- EXERCISE DIRECTIONS
Every line from the first one to the line containing "return mesh" should be echoed exactly; leave out the rest.

# # #

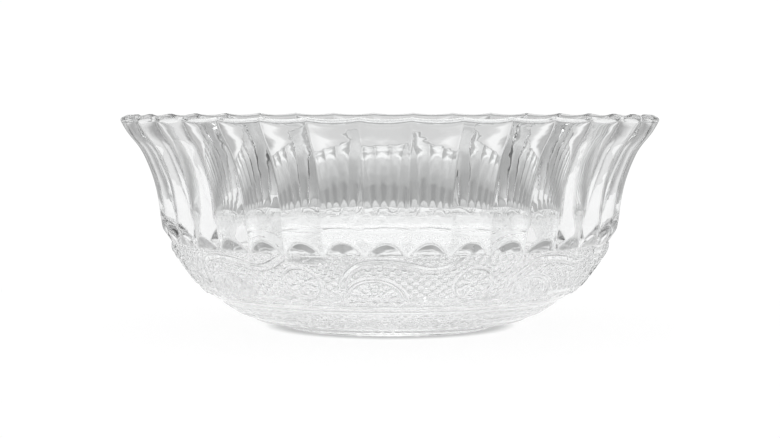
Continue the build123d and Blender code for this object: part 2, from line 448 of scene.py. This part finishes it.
def closed_mesh(name, rings, low_z, high_z):
    """One closed surface through the rings, with a point at the middle of the base and one at the floor."""
    turn = np.radians(TURN)
    r = np.array([ring[0] for ring in rings])
    z = np.array([ring[1] for ring in rings])
    points = np.stack([r * np.sin(turn), -r * np.cos(turn), z], axis=2).reshape(-1, 3)
    points = np.vstack([points, [[0, 0, low_z], [0, 0, high_z]]]) * MM
    rows = len(rings)
    ring = np.arange(AROUND)
    step = np.roll(ring, -1)
    base = (np.arange(rows - 1) * AROUND)[:, None]
    corners = [base + ring, base + step, base + AROUND + step, base + AROUND + ring]
    quads = np.stack(corners, axis=2).reshape(-1, 4)
    low, high = rows * AROUND, rows * AROUND + 1
    top = (rows - 1) * AROUND
    fans = np.concatenate([
        np.stack([np.full(AROUND, low), step, ring], axis=1),
        np.stack([np.full(AROUND, high), top + ring, top + step], axis=1)])
    loops = np.concatenate([quads.ravel(), fans.ravel()]).astype(np.int32)
    sizes = np.concatenate([np.full(len(quads), 4), np.full(len(fans), 3)])
    starts = np.concatenate([[0], np.cumsum(sizes)[:-1]]).astype(np.int32)
    mesh = bpy.data.meshes.new(name)
    mesh.vertices.add(len(points))
    mesh.vertices.foreach_set("co", points.astype(np.float32).ravel())
    mesh.loops.add(len(loops))
    mesh.loops.foreach_set("vertex_index", loops)
    mesh.polygons.add(len(sizes))
    mesh.polygons.foreach_set("loop_start", starts)
    mesh.update(calc_edges=True)
    mesh.polygons.foreach_set("use_smooth", np.ones(len(sizes), bool))
    mesh.validate()
    return mesh


def link(name, data):
    thing = bpy.data.objects.new(name, data)
    bpy.context.collection.objects.link(thing)
    return thing


def bowl():
    rings = underside_rings() + outside_rings() + wall_rings() + lip_rings() + inside_rings()
    return link("glass_bowl", closed_mesh("glass_bowl", rings, RECESS, INSIDE[0][1]))


# ---- materials ----
TABLE_RADIUS = 0.30                     # metres
TABLE_SIDES = 96
# The glow of the table by distance in millimetres from the middle, with a painted shade under the bowl:
# lower under the base, darkest in a ring under the foot.
TABLE_GLOW_AND_PAINTED_SHADE = [(0, 0.70), (36, 0.70), (46, 0.48), (57, 0.50), (66, 0.93), (300, 0.93)]


class Graph:
    """The nodes of a material or a world. An input is given as a value or as the socket that feeds it."""

    def __init__(self, owner):
        owner.use_nodes = True
        self.nodes, self.links = owner.node_tree.nodes, owner.node_tree.links

    def fill(self, node, inputs):
        for name, value in inputs.items():
            if isinstance(value, bpy.types.NodeSocket):
                self.links.new(value, node.inputs[name])
            else:
                node.inputs[name].default_value = value

    def add(self, kind, inputs=None, **settings):
        node = self.nodes.new("ShaderNode" + kind)
        for name, value in settings.items():
            setattr(node, name, value)
        self.fill(node, inputs or {})
        return node

    def greys(self, position, stops):
        """A grey for each position from 0 to 1, through the (position, grey) stops."""
        node = self.add("ValToRGB", {"Fac": position})
        elements = node.color_ramp.elements
        while len(elements) < len(stops):
            elements.new(0.5)
        for element, (place, grey) in zip(elements, stops):
            element.position = place
            element.color = (grey, grey, grey, 1)
        return node.outputs["Color"]

    def blend(self, share, a, b):
        first, second = 6, 7            # the mix node's two colour inputs
        return self.add("Mix", {"Factor": share, first: a, second: b}, data_type="RGBA").outputs[2]


def glass():
    """Clear glass with an uneven polish and a slight wave, as it comes from the mould."""
    material = bpy.data.materials.new("clear_pressed_glass")
    graph = Graph(material)
    place = graph.add("TexCoord").outputs["Object"]
    sheen = graph.add("TexNoise", {"Vector": place, "Scale": 60.0, "Detail": 3.0})
    polish = graph.add("MapRange", {"Value": sheen.outputs["Fac"], "To Min": 0.0, "To Max": 0.03})
    wave = graph.add("TexNoise", {"Vector": place, "Scale": 90.0, "Detail": 2.0})
    bump = graph.add("Bump", {"Height": wave.outputs["Fac"], "Strength": 0.25, "Distance": 0.0004})
    graph.fill(graph.nodes["Principled BSDF"], {
        "Base Color": (0.935, 0.94, 0.94, 1), "Transmission Weight": 1.0, "IOR": 1.5,
        "Roughness": polish.outputs["Result"], "Normal": bump.outputs["Normal"]})
    return material


def light_table():
    """A pale, faintly mottled table lit from below, with a painted soft shade in its glow under the bowl's
    foot.
    """
    material = bpy.data.materials.new("light_table")
    graph = Graph(material)
    place = graph.add("TexCoord").outputs["Object"]
    grain = graph.add("TexNoise", {"Vector": place, "Scale": 400.0, "Detail": 3.0})
    tone = graph.add("MapRange", {"Value": grain.outputs["Fac"], "To Min": 0.05, "To Max": 0.09})
    away = graph.add("VectorMath", {0: place}, operation="LENGTH")
    share = graph.add("Math", {0: away.outputs["Value"], 1: TABLE_RADIUS}, operation="DIVIDE")
    # painted shade: the table's glow is lowered under the bowl, most in a ring under its foot
    stops = [(radius * MM / TABLE_RADIUS, glow) for radius, glow in TABLE_GLOW_AND_PAINTED_SHADE]
    graph.fill(graph.nodes["Principled BSDF"], {
        "Base Color": tone.outputs["Result"], "Roughness": 0.8, "Specular IOR Level": 0.1,
        "Emission Color": (1, 1, 1, 1), "Emission Strength": graph.greys(share.outputs[0], stops)})
    return material


def table():
    turns = [2 * math.pi * k / TABLE_SIDES for k in range(TABLE_SIDES)]
    corners = [(TABLE_RADIUS * math.cos(t), TABLE_RADIUS * math.sin(t), 0) for t in turns]
    mesh = bpy.data.meshes.new("table_top")
    mesh.from_pydata(corners, [], [tuple(range(TABLE_SIDES))])
    mesh.materials.append(light_table())
    return link("table_top", mesh)


# ---- studio: what the glass sees round it, as (elevation in degrees, grey) ----
# MIDDLE lies straight behind the bowl, BACKDROP to either side of that, and ROOM is all the rest.
OVERHEAD = [(26, 0.08), (40, 0.05), (50, 1.9), (90, 2.0)]
MIDDLE = [
    (-90, 0.9), (-18, 0.8), (-14, 0.6), (-11.5, 0.33), (-5.5, 0.33), (-4.2, 0.48), (-2.2, 0.56),
    (-1.0, 0.66), (0.2, 0.74), (1.2, 0.67), (2.6, 0.67), (3.4, 0.98), (5.2, 0.98), (5.9, 0.46),
    (19, 0.38)] + OVERHEAD
BACKDROP = [
    (-90, 0.9), (-18, 0.75), (-14, 0.55), (-11.5, 0.42), (-5.5, 0.42), (-4.2, 0.50), (-2.2, 0.54),
    (-1.0, 0.60), (0.2, 0.66), (1.2, 0.63), (2.6, 0.63), (3.4, 0.70), (5.2, 0.70), (5.9, 0.42),
    (19, 0.34)] + OVERHEAD
ROOM = [
    (-90, 0.6), (-30, 0.75), (-15, 0.85), (-11, 0.66), (-8, 0.46), (-4, 0.38), (0, 0.33), (7, 0.26),
    (13, 0.12), (22, 0.03), (40, 0.05), (50, 1.9), (90, 2.0)]
MIDDLE_EDGE = (3.0, 15.0)               # degrees to either side where one gives way to the next
BACKDROP_EDGE = (18.0, 40.0)
SEEN_BY_CAMERA = (1.02, 1.02, 1.02, 1)
LIGHT_BOUNCES = 32


def studio():
    """A grey backdrop behind the bowl, a dark room to the sides and soft light overhead, as the glass
    sees them. The camera itself sees white all round, as on a cut-out picture."""
    world = bpy.data.worlds.new("studio")
    graph = Graph(world)
    place = graph.add("TexCoord").outputs["Generated"]
    towards = graph.add("SeparateXYZ", {"Vector": place}).outputs
    elevation = graph.add("Math", {0: towards["Z"]}, operation="ARCSINE").outputs[0]
    height = graph.add("MapRange", {"Value": elevation, "From Min": -math.pi / 2, "From Max": math.pi / 2})
    bearing = graph.add("Math", {0: towards["X"], 1: towards["Y"]}, operation="ARCTAN2").outputs[0]
    aside = graph.add("Math", {0: bearing}, operation="ABSOLUTE").outputs[0]
    tones = []
    for elevations in (MIDDLE, BACKDROP, ROOM):
        stops = [(0.5 + degrees / 180.0, grey) for degrees, grey in elevations]
        tones.append(graph.greys(height.outputs["Result"], stops))
    seen = tones[0]
    for tone, (start, end) in zip(tones[1:], (MIDDLE_EDGE, BACKDROP_EDGE)):
        edge = graph.add(
            "MapRange", {"Value": aside, "From Min": math.radians(start), "From Max": math.radians(end)},
            interpolation_type="SMOOTHSTEP")
        seen = graph.blend(edge.outputs["Result"], seen, tone)
    straight = graph.add("LightPath").outputs["Is Camera Ray"]
    graph.fill(graph.nodes["Background"], {"Color": graph.blend(straight, seen, SEEN_BY_CAMERA)})
    return world


def camera():
    """Just above the lip's height and looking slightly down, from about a metre. Lengths are metres."""
    distance, eye, aim = 1.013, 0.118, 0.0553
    turn = math.radians(0.9)
    data = bpy.data.cameras.new("camera")
    data.lens = 89.7
    data.sensor_width = 36.0
    thing = link("camera", data)
    thing.location = (distance * math.sin(turn), -distance * math.cos(turn), eye)
    look = Vector((0, 0, aim)) - thing.location
    thing.rotation_euler = look.to_track_quat("-Z", "Y").to_euler()
    return thing


piece = bowl()
piece.data.materials.append(glass())
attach(piece, "root")
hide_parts("bowl")
table()

scene = bpy.context.scene
scene.world = studio()
scene.view_settings.view_transform = "Standard"
scene.cycles.max_bounces = LIGHT_BOUNCES
scene.cycles.transmission_bounces = LIGHT_BOUNCES
scene.cycles.glossy_bounces = LIGHT_BOUNCES
bpy.context.scene.camera = camera()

# # #

- SOLUTION TO THIS EXERCISE
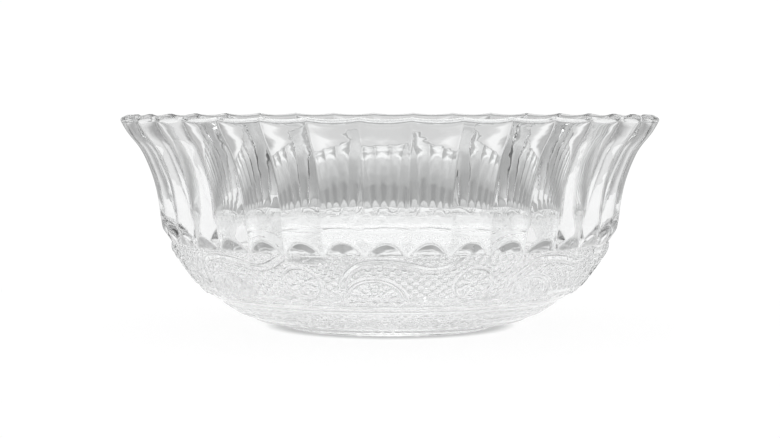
Continue the build123d and Blender code for this object: part 2, from line 448 of scene.py. This part finishes it.
def closed_mesh(name, rings, low_z, high_z):
    """One closed surface through the rings, with a point at the middle of the base and one at the floor."""
    turn = np.radians(TURN)
    r = np.array([ring[0] for ring in rings])
    z = np.array([ring[1] for ring in rings])
    points = np.stack([r * np.sin(turn), -r * np.cos(turn), z], axis=2).reshape(-1, 3)
    points = np.vstack([points, [[0, 0, low_z], [0, 0, high_z]]]) * MM
    rows = len(rings)
    ring = np.arange(AROUND)
    step = np.roll(ring, -1)
    base = (np.arange(rows - 1) * AROUND)[:, None]
    corners = [base + ring, base + step, base + AROUND + step, base + AROUND + ring]
    quads = np.stack(corners, axis=2).reshape(-1, 4)
    low, high = rows * AROUND, rows * AROUND + 1
    top = (rows - 1) * AROUND
    fans = np.concatenate([
        np.stack([np.full(AROUND, low), step, ring], axis=1),
        np.stack([np.full(AROUND, high), top + ring, top + step], axis=1)])
    loops = np.concatenate([quads.ravel(), fans.ravel()]).astype(np.int32)
    sizes = np.concatenate([np.full(len(quads), 4), np.full(len(fans), 3)])
    starts = np.concatenate([[0], np.cumsum(sizes)[:-1]]).astype(np.int32)
    mesh = bpy.data.meshes.new(name)
    mesh.vertices.add(len(points))
    mesh.vertices.foreach_set("co", points.astype(np.float32).ravel())
    mesh.loops.add(len(loops))
    mesh.loops.foreach_set("vertex_index", loops)
    mesh.polygons.add(len(sizes))
    mesh.polygons.foreach_set("loop_start", starts)
    mesh.update(calc_edges=True)
    mesh.polygons.foreach_set("use_smooth", np.ones(len(sizes), bool))
    mesh.validate()
    return mesh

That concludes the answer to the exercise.